__EXERCISE DETAILS__: Reproduce exactly the lines of the material beneath, from the line that contains "-CARCASS_HEIGHT / 2)" to the line that contains "cad_parts[node].hide_render = cad_parts[node].hide_viewport", both included, and no other lines.

---

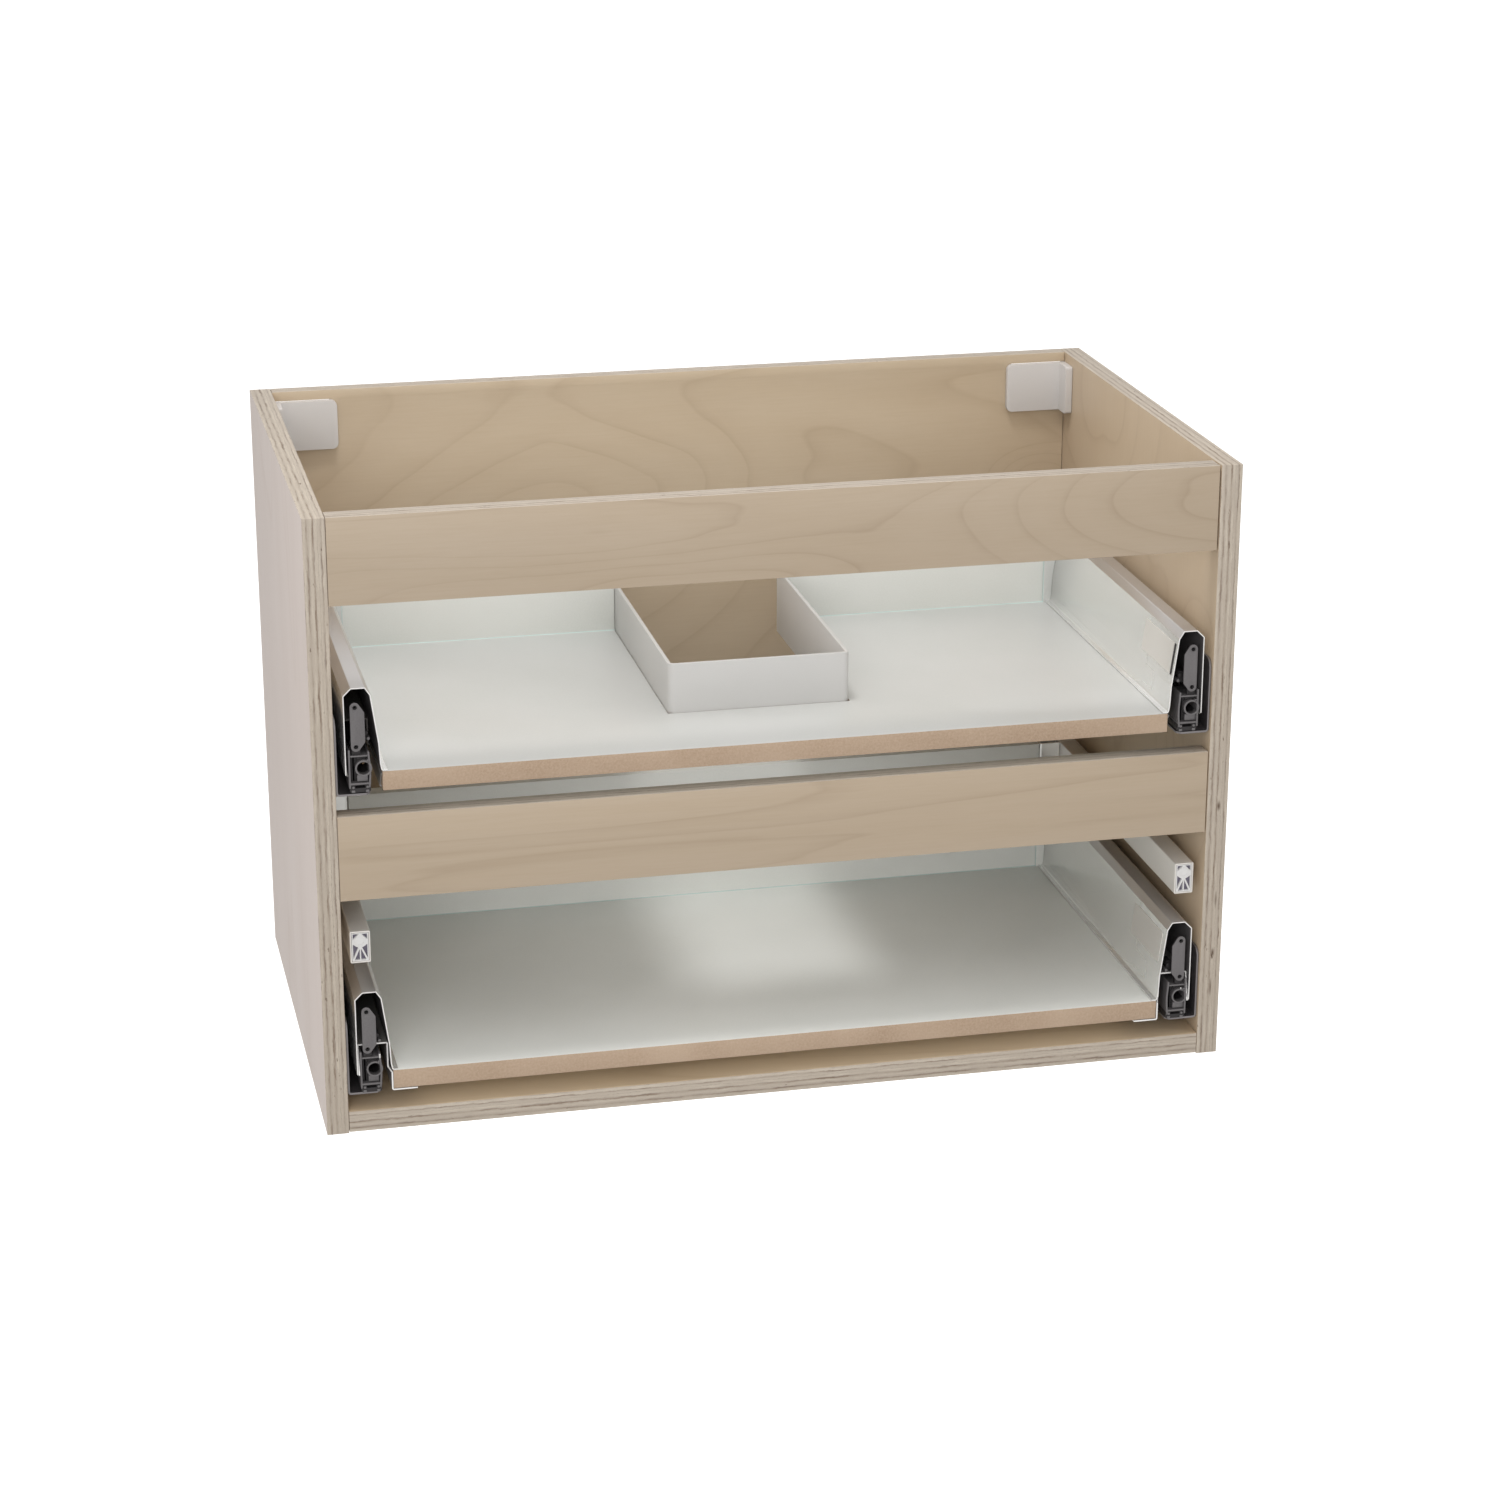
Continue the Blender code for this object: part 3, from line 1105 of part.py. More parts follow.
def build_drawer(level, fixed, datum):
    """Runners, cages, sides and board parts that both drawers have."""
    floor_top = fixed.location.z
    drawer = make_empty(level + "_drawer_slide", datum, floor_top)
    middle = make_empty(level + "_middle_slide", datum, floor_top)
    outer_cages = make_empty(level + "_outer_cage_slide", datum, floor_top)
    inner_cages = make_empty(level + "_inner_cage_slide", datum, floor_top)
    add_cabinet_runners(level, fixed)
    add_middle_runners(level, middle)
    add_roller_cages(level, "outer", outer_cages, OUTER_CAGE_CENTRE, LOWER_ROLLER_HEIGHT)
    add_roller_cages(level, "inner", inner_cages, INNER_CAGE_CENTRE, UPPER_ROLLER_HEIGHT)
    floor = add_floor(level, drawer)
    add_drawer_sides(level, drawer)
    add_drawer_runners(level, drawer)
    add_front_connectors(level, drawer)
    add_front_levers(level, drawer)
    add_back_brackets(level, drawer)
    return drawer, floor


def build_cabinet():
    """The whole cabinet."""
    datum = make_empty("cabinet_datum", None, -CARCASS_HEIGHT / 2)
    frames = {
        "upper": make_empty("upper_runner_frame", datum, UPPER_FLOOR_TOP),
        "lower": make_empty("lower_runner_frame", datum, LOWER_FLOOR_TOP),
    }
    add_side_panels(datum, frames)
    add_cross_panels(datum)
    add_hangers(datum)
    add_hanger_covers(datum)
    upper, upper_floor = build_drawer("upper", frames["upper"], datum)
    add_cutout_notch(upper_floor, upper)
    add_cutout_surround(upper)
    add_upper_back_walls(upper)
    lower, _ = build_drawer("lower", frames["lower"], datum)
    add_lower_back_wall(lower)
    add_gallery_rails(lower)
    add_gallery_inserts(lower)
    add_gallery_supports(lower)
    bpy.context.view_layer.update()


build_cabinet()
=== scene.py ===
# %% [markdown]
# # A wall-hung drawer cabinet
# The object is a vanity carcass of birch plywood that hangs on a wall, open at the top for a basin. Two
# drawers with folded steel sides run in it on telescoping runners. The fronts are not fitted yet, so the
# ends of the mechanism show. The solids of every piece come from the CAD model. This lesson gives them their
# looks: crisp edges, small details and procedural materials.

# %% Load the CAD model
import math
from contextlib import contextmanager

import bmesh
import bpy
from mathutils import Matrix, Vector


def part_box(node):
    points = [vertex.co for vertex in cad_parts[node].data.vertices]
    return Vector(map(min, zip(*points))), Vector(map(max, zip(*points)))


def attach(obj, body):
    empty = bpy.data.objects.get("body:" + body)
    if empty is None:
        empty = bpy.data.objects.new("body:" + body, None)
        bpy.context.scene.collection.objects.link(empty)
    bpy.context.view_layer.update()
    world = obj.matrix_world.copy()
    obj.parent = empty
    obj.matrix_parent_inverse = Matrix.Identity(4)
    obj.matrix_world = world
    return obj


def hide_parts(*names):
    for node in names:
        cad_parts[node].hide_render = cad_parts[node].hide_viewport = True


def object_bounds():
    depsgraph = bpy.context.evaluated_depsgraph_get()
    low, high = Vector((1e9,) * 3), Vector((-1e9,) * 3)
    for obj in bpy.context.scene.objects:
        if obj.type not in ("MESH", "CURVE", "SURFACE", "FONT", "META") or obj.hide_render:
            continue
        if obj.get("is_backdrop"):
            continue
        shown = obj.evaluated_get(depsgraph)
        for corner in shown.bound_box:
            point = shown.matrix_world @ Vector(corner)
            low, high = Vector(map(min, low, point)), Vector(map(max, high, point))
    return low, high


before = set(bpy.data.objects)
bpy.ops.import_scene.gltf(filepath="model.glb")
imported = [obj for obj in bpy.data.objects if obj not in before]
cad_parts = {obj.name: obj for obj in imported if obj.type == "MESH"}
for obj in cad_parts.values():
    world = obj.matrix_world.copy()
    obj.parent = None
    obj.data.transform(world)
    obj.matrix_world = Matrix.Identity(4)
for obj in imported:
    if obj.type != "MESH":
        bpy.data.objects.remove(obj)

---

__RESPONSE__:
    datum = make_empty("cabinet_datum", None, -CARCASS_HEIGHT / 2)
    frames = {
        "upper": make_empty("upper_runner_frame", datum, UPPER_FLOOR_TOP),
        "lower": make_empty("lower_runner_frame", datum, LOWER_FLOOR_TOP),
    }
    add_side_panels(datum, frames)
    add_cross_panels(datum)
    add_hangers(datum)
    add_hanger_covers(datum)
    upper, upper_floor = build_drawer("upper", frames["upper"], datum)
    add_cutout_notch(upper_floor, upper)
    add_cutout_surround(upper)
    add_upper_back_walls(upper)
    lower, _ = build_drawer("lower", frames["lower"], datum)
    add_lower_back_wall(lower)
    add_gallery_rails(lower)
    add_gallery_inserts(lower)
    add_gallery_supports(lower)
    bpy.context.view_layer.update()


build_cabinet()
=== scene.py ===
# %% [markdown]
# # A wall-hung drawer cabinet
# The object is a vanity carcass of birch plywood that hangs on a wall, open at the top for a basin. Two
# drawers with folded steel sides run in it on telescoping runners. The fronts are not fitted yet, so the
# ends of the mechanism show. The solids of every piece come from the CAD model. This lesson gives them their
# looks: crisp edges, small details and procedural materials.

# %% Load the CAD model
import math
from contextlib import contextmanager

import bmesh
import bpy
from mathutils import Matrix, Vector


def part_box(node):
    points = [vertex.co for vertex in cad_parts[node].data.vertices]
    return Vector(map(min, zip(*points))), Vector(map(max, zip(*points)))


def attach(obj, body):
    empty = bpy.data.objects.get("body:" + body)
    if empty is None:
        empty = bpy.data.objects.new("body:" + body, None)
        bpy.context.scene.collection.objects.link(empty)
    bpy.context.view_layer.update()
    world = obj.matrix_world.copy()
    obj.parent = empty
    obj.matrix_parent_inverse = Matrix.Identity(4)
    obj.matrix_world = world
    return obj


def hide_parts(*names):
    for node in names:
        cad_parts[node].hide_render = cad_parts[node].hide_viewport = True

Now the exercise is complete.